### [Problem details]
Below are some records; quote exactly the lines from the one that contains "coin_slot();" through the one that contains "if empty is", inclusive, and no others.

3D code data:
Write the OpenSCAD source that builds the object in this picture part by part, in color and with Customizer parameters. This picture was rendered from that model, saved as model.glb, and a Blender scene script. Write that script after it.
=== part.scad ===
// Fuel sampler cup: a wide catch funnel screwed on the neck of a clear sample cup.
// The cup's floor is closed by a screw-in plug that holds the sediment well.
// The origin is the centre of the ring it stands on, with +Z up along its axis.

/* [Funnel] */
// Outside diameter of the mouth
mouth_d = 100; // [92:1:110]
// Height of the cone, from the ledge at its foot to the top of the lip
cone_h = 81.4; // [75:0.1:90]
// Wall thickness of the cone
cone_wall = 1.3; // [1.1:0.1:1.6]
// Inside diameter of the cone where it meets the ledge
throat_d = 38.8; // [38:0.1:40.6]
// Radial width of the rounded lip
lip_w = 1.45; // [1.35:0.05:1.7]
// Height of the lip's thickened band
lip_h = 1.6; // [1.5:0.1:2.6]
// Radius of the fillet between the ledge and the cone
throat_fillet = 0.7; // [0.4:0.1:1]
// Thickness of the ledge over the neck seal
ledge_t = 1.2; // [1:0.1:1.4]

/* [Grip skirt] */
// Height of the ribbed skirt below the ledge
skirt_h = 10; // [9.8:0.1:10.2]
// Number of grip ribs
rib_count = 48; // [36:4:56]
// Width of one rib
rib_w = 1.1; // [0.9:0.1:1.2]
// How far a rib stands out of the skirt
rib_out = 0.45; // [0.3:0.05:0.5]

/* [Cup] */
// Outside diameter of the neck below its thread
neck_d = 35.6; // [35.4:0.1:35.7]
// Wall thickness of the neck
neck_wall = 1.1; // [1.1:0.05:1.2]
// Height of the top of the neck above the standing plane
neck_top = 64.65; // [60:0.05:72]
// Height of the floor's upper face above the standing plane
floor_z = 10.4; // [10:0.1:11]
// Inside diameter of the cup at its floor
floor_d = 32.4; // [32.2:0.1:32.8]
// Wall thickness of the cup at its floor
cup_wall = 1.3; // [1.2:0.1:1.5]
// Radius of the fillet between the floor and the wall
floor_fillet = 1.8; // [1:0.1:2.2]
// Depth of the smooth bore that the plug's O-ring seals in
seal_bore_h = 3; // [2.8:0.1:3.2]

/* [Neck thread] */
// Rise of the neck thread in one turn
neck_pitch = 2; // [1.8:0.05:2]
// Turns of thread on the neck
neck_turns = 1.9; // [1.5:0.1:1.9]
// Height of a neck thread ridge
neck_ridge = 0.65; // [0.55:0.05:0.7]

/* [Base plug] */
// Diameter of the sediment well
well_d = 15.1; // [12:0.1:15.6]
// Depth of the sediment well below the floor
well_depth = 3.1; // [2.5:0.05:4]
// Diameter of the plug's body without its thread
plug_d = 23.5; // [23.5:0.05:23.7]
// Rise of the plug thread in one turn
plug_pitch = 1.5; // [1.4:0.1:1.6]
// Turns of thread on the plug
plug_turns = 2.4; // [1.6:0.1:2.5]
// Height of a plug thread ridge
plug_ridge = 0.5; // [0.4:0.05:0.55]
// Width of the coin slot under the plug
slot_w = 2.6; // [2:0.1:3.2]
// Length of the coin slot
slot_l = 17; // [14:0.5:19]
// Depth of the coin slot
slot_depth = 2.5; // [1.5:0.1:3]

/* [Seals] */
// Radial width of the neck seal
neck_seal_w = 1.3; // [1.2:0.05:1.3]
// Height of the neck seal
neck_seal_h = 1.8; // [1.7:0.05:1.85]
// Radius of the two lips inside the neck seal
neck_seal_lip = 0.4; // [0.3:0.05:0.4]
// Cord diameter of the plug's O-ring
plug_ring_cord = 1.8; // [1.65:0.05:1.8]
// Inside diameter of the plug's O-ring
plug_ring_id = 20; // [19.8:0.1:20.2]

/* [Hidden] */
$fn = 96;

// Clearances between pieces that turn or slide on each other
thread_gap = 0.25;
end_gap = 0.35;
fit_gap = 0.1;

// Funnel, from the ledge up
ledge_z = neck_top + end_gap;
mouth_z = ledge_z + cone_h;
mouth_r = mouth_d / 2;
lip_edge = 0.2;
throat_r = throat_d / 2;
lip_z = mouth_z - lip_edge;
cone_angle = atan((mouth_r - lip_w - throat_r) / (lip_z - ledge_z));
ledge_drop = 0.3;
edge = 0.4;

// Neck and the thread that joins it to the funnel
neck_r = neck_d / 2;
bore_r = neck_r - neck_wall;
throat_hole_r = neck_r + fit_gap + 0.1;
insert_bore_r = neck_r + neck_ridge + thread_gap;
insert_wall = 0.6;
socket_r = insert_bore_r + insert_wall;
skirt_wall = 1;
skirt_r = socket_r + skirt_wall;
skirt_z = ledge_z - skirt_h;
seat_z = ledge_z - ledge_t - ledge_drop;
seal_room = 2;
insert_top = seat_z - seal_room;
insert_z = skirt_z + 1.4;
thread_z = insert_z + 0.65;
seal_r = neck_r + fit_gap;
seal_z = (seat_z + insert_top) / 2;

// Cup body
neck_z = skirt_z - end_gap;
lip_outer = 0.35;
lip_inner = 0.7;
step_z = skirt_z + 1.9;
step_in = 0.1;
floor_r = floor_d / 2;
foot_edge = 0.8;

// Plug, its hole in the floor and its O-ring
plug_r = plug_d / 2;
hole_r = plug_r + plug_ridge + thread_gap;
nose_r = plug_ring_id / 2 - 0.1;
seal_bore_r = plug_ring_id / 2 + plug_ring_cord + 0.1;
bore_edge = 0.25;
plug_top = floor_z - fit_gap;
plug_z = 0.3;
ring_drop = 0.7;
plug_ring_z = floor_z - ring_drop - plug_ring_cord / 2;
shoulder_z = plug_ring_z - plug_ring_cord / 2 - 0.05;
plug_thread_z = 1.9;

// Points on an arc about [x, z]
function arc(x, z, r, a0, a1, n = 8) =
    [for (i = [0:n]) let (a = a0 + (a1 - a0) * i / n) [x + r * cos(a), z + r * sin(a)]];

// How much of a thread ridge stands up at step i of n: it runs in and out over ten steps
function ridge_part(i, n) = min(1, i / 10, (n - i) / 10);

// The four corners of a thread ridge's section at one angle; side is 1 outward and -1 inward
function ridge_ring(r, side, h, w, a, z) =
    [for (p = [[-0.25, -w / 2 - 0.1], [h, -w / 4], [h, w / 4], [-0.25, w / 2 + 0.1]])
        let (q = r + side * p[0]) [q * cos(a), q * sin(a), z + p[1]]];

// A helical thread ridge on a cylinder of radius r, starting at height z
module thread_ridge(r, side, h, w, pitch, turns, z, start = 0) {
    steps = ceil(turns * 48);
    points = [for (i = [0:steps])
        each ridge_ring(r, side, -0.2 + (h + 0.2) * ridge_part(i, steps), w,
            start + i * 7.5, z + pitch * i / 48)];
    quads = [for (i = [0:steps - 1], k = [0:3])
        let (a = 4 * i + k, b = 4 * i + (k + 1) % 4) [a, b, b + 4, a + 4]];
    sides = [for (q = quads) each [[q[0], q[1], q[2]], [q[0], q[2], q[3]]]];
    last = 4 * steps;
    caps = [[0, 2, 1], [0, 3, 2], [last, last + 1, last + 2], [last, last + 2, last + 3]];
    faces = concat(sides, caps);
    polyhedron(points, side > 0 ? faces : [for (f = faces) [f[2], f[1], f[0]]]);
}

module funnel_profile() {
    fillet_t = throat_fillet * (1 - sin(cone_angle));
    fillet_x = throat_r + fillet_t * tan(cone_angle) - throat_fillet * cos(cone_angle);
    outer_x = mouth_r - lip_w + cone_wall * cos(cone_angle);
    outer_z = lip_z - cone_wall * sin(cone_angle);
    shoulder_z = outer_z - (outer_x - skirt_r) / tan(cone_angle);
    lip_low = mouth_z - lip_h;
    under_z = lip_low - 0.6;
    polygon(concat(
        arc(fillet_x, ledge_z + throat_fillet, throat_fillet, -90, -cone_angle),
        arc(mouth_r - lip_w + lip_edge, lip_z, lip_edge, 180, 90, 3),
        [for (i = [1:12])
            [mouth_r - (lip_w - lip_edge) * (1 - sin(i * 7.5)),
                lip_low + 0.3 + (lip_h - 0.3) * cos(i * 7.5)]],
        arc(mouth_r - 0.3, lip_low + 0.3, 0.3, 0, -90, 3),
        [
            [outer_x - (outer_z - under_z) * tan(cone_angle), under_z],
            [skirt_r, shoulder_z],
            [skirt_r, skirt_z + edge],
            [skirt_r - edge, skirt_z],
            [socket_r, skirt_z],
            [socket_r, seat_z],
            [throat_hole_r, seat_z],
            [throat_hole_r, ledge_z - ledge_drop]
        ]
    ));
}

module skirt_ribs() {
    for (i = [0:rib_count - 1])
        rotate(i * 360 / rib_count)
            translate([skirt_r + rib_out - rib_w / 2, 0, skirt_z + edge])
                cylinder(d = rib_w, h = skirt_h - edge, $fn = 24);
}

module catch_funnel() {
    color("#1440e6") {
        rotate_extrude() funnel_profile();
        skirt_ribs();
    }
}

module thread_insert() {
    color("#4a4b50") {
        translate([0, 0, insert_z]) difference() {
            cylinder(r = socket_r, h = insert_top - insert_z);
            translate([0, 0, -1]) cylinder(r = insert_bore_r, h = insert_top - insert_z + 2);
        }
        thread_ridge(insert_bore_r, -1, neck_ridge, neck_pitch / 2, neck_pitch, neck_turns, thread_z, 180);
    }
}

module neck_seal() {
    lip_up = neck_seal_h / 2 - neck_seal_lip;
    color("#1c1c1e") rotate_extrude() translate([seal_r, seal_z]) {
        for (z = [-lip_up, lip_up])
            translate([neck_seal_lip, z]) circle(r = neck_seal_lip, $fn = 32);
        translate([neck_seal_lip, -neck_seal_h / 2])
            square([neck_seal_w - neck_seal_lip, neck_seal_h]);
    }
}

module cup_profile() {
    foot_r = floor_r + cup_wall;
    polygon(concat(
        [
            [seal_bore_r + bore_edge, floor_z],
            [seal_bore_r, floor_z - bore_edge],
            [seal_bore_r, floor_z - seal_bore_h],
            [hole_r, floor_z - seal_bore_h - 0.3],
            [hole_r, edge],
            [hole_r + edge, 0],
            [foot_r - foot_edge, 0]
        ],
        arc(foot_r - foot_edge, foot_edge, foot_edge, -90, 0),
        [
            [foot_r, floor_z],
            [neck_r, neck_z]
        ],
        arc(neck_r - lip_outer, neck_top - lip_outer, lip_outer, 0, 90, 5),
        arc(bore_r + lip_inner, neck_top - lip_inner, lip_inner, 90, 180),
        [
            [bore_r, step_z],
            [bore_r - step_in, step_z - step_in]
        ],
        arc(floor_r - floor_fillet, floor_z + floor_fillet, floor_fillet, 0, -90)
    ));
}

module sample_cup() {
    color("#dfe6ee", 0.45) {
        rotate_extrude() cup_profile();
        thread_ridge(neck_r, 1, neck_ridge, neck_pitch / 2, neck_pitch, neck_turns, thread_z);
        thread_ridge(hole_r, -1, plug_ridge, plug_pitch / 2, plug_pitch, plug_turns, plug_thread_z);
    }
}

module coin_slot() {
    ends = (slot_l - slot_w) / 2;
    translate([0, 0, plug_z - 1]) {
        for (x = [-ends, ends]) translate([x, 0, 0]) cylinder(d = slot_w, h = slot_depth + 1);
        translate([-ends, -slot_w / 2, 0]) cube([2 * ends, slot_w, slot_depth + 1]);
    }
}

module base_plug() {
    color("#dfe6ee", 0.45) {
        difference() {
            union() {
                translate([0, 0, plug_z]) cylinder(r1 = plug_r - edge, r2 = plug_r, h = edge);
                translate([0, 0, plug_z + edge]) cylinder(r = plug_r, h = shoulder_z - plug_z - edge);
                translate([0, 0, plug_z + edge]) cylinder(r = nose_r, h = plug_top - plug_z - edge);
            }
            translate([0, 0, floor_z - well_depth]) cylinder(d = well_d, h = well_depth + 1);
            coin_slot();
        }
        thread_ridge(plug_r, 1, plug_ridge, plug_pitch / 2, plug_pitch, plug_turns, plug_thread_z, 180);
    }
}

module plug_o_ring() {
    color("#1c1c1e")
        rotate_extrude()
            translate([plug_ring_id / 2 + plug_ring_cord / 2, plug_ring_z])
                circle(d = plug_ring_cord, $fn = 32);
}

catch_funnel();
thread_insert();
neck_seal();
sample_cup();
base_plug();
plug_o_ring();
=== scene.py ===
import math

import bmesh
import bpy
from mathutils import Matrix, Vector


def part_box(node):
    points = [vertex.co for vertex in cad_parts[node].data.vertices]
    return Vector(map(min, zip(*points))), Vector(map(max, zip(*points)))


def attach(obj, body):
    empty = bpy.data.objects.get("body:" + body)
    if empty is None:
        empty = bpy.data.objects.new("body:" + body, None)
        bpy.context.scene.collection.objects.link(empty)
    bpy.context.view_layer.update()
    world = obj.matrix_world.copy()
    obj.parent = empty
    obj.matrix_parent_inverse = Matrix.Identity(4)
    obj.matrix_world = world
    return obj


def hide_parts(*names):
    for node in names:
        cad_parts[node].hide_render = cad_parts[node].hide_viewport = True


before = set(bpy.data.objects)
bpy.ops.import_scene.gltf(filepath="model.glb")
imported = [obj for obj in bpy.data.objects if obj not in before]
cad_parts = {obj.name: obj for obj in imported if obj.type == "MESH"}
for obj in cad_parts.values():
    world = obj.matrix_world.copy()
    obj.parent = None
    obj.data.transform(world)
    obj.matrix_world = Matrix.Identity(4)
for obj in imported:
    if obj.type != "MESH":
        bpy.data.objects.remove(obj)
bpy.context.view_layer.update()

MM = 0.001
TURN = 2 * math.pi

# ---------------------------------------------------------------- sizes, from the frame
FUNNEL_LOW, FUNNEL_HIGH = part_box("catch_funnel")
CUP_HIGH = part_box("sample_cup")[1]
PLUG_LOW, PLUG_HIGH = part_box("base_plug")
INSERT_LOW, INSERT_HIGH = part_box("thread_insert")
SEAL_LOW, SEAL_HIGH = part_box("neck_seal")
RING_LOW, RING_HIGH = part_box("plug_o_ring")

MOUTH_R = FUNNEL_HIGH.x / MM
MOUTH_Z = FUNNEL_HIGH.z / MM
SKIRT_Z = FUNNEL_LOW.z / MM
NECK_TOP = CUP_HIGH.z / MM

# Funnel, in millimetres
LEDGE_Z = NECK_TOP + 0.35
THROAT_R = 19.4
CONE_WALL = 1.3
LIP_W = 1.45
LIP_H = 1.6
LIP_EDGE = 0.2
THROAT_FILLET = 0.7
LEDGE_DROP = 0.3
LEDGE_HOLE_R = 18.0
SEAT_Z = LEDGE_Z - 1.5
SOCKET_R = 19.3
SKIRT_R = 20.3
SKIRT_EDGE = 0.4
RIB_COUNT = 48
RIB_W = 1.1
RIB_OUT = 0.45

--

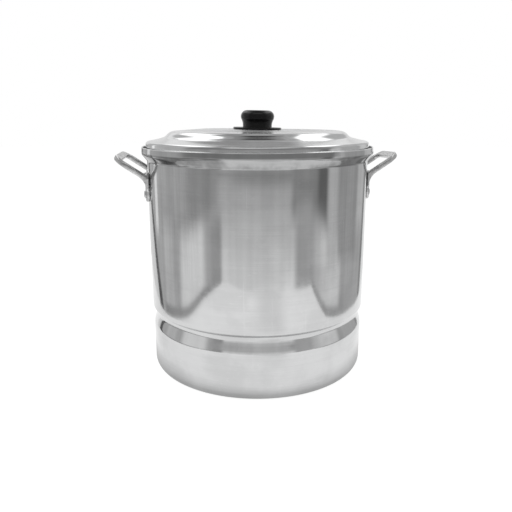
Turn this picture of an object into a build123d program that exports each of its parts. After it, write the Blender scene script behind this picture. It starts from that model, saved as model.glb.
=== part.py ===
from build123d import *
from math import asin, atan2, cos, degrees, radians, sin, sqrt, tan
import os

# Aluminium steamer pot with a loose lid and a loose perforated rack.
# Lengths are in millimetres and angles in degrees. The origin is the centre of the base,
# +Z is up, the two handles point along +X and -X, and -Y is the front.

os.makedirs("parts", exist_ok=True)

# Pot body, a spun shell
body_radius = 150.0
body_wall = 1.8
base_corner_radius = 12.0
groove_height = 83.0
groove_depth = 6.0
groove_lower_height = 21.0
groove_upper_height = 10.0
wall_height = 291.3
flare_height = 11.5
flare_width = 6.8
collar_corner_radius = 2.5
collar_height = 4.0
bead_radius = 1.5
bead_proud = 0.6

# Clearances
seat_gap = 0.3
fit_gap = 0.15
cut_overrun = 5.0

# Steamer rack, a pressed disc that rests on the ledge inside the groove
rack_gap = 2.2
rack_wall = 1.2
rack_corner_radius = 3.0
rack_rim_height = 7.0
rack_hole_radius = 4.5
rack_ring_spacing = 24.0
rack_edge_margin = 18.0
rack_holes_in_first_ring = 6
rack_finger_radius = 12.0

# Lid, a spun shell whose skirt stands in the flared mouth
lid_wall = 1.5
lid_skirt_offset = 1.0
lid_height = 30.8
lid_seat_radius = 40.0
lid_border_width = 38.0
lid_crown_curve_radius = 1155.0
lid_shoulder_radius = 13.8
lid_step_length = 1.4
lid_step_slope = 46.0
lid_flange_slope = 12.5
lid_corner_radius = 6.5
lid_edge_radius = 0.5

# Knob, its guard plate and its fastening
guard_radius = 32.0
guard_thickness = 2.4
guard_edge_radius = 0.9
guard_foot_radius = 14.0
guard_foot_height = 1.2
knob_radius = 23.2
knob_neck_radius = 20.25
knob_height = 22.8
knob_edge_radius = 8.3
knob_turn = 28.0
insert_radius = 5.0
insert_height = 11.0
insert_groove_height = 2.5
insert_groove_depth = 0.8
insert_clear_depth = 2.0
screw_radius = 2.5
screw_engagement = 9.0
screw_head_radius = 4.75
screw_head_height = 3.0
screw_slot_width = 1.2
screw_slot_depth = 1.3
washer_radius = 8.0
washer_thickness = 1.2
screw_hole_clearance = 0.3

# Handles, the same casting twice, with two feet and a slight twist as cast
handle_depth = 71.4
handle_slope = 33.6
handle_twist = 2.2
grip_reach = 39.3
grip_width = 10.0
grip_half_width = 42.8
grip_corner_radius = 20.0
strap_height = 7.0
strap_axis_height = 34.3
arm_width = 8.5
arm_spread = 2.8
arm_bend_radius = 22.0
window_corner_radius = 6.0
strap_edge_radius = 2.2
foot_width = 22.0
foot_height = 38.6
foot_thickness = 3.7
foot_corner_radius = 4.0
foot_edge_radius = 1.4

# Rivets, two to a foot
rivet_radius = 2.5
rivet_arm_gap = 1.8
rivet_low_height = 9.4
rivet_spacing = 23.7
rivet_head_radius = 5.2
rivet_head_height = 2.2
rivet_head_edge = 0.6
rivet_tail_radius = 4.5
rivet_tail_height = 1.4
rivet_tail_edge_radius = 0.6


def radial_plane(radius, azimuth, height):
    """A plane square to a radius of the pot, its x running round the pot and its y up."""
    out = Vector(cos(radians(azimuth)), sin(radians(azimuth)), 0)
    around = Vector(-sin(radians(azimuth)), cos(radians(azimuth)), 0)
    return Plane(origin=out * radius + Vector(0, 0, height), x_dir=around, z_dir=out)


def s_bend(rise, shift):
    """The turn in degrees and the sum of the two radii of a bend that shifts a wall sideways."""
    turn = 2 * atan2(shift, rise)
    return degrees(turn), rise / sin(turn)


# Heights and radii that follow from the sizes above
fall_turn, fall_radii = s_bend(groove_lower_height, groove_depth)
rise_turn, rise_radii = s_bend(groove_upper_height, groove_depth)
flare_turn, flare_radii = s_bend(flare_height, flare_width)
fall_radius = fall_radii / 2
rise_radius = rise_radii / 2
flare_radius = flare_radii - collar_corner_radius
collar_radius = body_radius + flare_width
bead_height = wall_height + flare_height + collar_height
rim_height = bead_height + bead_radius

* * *

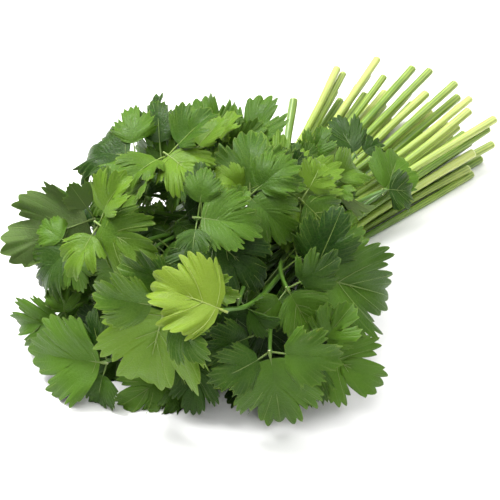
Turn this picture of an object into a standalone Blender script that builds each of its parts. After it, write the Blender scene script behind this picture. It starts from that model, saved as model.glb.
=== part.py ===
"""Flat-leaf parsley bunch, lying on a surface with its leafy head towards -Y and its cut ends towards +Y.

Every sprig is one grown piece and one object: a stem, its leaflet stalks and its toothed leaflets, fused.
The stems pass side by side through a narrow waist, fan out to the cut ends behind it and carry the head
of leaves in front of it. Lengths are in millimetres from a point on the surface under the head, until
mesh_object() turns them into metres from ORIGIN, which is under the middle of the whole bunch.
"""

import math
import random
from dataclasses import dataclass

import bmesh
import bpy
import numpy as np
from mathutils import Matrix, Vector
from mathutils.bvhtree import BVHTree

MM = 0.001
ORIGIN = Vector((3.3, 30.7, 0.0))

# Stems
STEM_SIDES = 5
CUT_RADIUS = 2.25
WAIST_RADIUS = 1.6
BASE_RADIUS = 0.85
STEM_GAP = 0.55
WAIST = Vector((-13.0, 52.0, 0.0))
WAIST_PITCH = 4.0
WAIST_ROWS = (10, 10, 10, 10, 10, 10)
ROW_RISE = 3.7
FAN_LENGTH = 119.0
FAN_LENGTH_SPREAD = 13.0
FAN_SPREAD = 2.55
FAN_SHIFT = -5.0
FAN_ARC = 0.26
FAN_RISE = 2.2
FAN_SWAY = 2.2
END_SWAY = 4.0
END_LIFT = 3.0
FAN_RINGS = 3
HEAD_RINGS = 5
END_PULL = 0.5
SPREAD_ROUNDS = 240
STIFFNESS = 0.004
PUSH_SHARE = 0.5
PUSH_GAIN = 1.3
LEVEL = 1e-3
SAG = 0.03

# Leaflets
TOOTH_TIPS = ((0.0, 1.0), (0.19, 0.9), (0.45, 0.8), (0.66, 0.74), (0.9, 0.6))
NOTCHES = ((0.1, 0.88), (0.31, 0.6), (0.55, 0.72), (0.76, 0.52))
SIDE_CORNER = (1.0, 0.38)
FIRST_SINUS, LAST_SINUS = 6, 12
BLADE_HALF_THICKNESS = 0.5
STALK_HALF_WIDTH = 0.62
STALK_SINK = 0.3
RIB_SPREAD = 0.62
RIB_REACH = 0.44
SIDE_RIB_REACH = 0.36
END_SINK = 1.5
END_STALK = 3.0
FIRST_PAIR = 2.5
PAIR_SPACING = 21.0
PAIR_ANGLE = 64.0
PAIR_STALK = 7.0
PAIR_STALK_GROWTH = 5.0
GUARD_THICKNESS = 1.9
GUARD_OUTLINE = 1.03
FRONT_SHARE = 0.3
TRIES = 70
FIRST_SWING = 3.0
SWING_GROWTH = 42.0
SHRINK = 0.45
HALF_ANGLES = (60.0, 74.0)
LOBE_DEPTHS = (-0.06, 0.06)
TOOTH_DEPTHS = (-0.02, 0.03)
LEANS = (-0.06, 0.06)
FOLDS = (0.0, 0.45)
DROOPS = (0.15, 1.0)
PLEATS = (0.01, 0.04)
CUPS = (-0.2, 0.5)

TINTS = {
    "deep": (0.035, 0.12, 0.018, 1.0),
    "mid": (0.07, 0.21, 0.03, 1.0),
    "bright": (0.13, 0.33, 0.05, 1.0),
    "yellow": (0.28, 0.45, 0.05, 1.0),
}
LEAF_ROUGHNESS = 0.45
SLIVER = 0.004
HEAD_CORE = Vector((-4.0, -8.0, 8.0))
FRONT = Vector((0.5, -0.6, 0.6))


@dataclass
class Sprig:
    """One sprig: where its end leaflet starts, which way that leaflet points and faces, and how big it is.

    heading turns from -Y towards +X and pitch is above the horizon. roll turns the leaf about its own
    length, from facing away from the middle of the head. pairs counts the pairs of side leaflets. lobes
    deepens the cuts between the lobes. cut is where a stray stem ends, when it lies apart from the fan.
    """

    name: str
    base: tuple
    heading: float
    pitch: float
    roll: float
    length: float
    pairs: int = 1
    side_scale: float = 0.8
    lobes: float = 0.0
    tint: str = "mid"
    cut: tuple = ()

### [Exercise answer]
            coin_slot();
        }
        thread_ridge(plug_r, 1, plug_ridge, plug_pitch / 2, plug_pitch, plug_turns, plug_thread_z, 180);
    }
}

module plug_o_ring() {
    color("#1c1c1e")
        rotate_extrude()
            translate([plug_ring_id / 2 + plug_ring_cord / 2, plug_ring_z])
                circle(d = plug_ring_cord, $fn = 32);
}

catch_funnel();
thread_insert();
neck_seal();
sample_cup();
base_plug();
plug_o_ring();
=== scene.py ===
import math

import bmesh
import bpy
from mathutils import Matrix, Vector


def part_box(node):
    points = [vertex.co for vertex in cad_parts[node].data.vertices]
    return Vector(map(min, zip(*points))), Vector(map(max, zip(*points)))


def attach(obj, body):
    empty = bpy.data.objects.get("body:" + body)
    if empty is None:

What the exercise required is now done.